REQUIRED WORK –
Pull out of the data below the stretch of lines bounded by the one containing "make_shell(white, turning)" and the one containing "imported CAD frame.", both bounds included, unchanged.

— START OF DATASET EXTRACT —

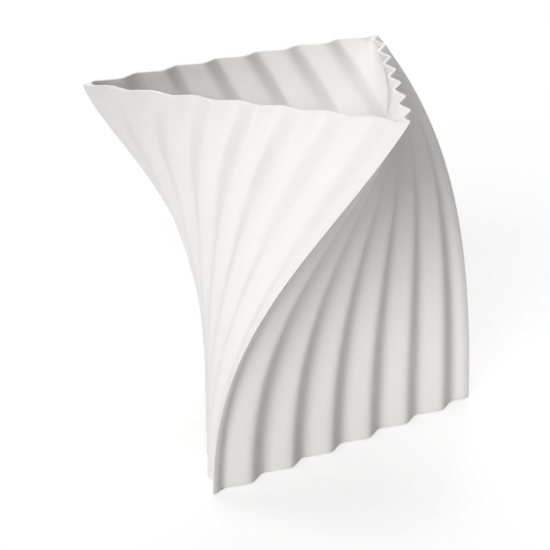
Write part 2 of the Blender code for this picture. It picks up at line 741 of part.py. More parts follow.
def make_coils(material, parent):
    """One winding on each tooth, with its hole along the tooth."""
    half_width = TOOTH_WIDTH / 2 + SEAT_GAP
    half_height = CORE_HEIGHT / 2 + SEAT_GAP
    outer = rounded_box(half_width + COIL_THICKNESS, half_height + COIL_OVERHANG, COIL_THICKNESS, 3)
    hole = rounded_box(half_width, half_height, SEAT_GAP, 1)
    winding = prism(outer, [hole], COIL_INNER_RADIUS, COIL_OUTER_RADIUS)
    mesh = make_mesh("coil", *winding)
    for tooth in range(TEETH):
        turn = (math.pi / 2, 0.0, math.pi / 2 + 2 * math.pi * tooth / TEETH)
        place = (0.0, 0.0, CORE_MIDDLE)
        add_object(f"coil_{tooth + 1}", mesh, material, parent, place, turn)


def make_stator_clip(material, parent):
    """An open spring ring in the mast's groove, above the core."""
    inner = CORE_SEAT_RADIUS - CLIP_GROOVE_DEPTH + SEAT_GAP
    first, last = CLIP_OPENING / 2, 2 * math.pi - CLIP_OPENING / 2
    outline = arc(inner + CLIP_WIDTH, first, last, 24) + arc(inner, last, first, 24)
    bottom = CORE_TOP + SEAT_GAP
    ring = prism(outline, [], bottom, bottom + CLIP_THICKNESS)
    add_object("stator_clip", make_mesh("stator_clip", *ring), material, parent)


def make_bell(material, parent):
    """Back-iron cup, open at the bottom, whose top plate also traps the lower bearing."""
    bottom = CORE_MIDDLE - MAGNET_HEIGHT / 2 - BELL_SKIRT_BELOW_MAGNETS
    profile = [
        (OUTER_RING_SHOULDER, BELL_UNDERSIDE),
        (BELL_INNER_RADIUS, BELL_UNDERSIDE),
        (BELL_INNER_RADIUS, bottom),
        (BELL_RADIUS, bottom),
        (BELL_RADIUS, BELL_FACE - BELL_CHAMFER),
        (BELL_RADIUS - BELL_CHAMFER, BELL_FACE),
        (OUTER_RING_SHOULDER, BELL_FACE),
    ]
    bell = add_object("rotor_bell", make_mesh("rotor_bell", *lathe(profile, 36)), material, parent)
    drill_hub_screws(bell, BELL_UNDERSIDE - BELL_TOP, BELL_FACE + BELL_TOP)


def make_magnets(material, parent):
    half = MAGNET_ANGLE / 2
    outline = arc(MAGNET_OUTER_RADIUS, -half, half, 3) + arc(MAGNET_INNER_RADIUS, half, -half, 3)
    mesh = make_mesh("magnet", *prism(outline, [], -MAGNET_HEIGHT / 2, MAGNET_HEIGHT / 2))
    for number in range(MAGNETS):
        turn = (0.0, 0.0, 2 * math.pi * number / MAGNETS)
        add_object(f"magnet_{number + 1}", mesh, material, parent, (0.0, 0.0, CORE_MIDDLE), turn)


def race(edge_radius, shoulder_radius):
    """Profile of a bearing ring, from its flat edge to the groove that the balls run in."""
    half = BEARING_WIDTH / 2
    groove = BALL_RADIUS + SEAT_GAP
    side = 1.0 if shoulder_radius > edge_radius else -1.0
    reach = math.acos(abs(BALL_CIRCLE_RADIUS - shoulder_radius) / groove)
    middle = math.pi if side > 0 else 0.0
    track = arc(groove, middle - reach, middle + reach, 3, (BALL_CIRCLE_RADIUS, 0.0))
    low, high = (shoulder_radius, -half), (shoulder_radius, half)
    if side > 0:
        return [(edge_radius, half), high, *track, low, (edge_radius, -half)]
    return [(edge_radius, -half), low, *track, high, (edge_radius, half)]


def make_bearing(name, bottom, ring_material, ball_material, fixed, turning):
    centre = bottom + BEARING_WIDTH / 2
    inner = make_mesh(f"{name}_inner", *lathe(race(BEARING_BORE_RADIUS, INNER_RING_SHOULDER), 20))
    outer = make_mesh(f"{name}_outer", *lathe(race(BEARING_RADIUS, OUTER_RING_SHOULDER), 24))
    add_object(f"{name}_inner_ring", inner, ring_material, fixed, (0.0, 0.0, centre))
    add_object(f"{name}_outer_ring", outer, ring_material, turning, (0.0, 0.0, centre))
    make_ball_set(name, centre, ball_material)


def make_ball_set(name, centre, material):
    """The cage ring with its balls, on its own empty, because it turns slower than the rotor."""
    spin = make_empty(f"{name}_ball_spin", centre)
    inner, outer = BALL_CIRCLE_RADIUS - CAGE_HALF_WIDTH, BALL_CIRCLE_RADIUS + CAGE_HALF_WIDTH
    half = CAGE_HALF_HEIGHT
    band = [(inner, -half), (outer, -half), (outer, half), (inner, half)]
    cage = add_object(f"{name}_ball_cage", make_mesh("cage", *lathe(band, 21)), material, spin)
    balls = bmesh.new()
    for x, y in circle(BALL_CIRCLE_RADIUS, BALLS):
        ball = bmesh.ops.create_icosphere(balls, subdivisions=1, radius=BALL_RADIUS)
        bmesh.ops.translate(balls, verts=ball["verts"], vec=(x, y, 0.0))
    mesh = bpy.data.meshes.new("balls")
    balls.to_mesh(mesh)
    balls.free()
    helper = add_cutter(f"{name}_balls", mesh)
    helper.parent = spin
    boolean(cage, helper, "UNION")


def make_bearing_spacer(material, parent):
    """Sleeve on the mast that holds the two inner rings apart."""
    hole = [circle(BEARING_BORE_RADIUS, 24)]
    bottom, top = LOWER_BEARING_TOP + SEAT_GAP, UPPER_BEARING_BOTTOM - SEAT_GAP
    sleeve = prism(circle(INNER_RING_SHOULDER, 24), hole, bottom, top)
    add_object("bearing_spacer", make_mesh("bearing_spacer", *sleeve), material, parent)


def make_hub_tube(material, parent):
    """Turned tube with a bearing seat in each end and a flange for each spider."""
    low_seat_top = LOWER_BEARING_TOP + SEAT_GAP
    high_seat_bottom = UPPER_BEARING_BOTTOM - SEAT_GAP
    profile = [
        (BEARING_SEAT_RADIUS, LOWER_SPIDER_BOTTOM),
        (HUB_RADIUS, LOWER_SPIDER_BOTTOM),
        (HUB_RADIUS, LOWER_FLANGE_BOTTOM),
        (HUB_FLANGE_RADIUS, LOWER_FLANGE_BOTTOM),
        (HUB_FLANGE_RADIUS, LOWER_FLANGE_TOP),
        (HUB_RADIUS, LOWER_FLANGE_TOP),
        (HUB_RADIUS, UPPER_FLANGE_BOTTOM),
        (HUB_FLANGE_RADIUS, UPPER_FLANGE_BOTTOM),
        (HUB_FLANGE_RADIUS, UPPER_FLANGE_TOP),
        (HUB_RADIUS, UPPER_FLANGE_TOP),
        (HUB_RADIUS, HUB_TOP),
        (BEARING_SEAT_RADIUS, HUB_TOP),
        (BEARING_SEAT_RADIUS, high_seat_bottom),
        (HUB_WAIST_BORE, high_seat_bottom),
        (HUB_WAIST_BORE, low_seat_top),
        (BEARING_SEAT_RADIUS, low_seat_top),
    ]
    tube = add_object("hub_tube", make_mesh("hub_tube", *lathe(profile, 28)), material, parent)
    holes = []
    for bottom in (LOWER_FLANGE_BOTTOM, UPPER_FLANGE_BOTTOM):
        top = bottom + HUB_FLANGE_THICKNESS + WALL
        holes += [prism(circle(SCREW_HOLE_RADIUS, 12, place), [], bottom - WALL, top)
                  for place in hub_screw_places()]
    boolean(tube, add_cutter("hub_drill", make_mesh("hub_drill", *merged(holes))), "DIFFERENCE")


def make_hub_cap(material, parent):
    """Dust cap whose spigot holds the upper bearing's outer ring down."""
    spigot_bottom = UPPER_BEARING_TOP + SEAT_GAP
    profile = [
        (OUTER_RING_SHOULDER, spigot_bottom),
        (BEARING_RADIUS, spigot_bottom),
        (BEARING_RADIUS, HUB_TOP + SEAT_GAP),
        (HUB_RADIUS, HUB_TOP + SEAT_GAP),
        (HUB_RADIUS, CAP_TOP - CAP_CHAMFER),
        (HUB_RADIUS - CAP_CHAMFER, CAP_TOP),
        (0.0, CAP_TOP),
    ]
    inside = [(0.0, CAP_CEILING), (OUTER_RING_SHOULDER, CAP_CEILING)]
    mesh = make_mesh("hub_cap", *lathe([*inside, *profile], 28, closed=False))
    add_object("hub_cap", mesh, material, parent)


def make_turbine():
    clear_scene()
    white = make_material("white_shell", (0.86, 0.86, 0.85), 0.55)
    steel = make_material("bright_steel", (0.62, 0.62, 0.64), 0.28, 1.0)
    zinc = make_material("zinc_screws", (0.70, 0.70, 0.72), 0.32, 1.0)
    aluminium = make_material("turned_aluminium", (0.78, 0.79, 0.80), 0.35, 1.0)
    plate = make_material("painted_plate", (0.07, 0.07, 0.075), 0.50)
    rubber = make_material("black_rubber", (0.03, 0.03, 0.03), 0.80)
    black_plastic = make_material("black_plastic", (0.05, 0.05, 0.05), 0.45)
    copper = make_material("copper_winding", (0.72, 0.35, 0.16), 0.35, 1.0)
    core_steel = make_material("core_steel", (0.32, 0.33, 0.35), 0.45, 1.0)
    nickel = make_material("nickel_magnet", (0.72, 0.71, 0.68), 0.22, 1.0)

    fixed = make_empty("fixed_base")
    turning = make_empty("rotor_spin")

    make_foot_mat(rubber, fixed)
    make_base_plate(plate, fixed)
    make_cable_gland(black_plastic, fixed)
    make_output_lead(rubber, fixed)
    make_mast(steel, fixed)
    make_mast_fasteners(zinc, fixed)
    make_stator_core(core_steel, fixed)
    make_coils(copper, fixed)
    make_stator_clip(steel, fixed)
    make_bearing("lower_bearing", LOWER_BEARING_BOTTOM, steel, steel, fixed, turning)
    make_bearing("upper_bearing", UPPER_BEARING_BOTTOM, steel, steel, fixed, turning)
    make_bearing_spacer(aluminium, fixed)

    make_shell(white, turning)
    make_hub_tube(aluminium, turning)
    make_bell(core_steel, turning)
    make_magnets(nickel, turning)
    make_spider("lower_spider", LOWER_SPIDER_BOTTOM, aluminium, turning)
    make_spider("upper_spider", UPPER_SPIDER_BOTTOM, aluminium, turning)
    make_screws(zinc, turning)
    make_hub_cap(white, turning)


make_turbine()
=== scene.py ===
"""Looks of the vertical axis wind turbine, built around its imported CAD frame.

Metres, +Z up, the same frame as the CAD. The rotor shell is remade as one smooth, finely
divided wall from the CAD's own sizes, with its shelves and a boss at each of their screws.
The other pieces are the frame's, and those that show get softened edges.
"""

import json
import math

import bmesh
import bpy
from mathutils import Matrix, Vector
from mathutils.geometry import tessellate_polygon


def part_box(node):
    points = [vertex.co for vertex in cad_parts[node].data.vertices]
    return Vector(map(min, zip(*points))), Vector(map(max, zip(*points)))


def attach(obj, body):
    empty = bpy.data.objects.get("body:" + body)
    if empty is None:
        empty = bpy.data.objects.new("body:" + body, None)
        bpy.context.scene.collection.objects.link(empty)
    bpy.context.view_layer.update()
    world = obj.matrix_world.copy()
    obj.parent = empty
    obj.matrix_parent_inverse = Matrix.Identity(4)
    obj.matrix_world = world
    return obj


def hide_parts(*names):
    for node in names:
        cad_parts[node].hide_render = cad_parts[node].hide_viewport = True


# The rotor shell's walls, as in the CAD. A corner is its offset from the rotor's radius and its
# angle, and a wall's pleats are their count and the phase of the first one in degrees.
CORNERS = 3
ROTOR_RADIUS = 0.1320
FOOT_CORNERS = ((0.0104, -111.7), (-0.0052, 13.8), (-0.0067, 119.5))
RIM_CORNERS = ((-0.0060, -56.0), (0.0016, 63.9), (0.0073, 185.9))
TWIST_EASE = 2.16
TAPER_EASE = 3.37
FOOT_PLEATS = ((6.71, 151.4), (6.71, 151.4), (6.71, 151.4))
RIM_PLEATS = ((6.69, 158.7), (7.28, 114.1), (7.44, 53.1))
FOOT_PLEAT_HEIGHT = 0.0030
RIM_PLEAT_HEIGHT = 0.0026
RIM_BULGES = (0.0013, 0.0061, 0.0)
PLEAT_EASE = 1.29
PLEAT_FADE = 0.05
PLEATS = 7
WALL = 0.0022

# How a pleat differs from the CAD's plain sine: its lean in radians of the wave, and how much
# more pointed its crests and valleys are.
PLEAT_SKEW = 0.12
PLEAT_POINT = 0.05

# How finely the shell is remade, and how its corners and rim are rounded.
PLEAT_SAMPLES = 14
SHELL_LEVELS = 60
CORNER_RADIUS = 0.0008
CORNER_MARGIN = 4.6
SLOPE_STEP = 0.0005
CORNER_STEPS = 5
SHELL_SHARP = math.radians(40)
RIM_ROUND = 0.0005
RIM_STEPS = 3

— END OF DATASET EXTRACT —

ANSWER TO THE TASK –
    make_shell(white, turning)
    make_hub_tube(aluminium, turning)
    make_bell(core_steel, turning)
    make_magnets(nickel, turning)
    make_spider("lower_spider", LOWER_SPIDER_BOTTOM, aluminium, turning)
    make_spider("upper_spider", UPPER_SPIDER_BOTTOM, aluminium, turning)
    make_screws(zinc, turning)
    make_hub_cap(white, turning)


make_turbine()
=== scene.py ===
"""Looks of the vertical axis wind turbine, built around its imported CAD frame.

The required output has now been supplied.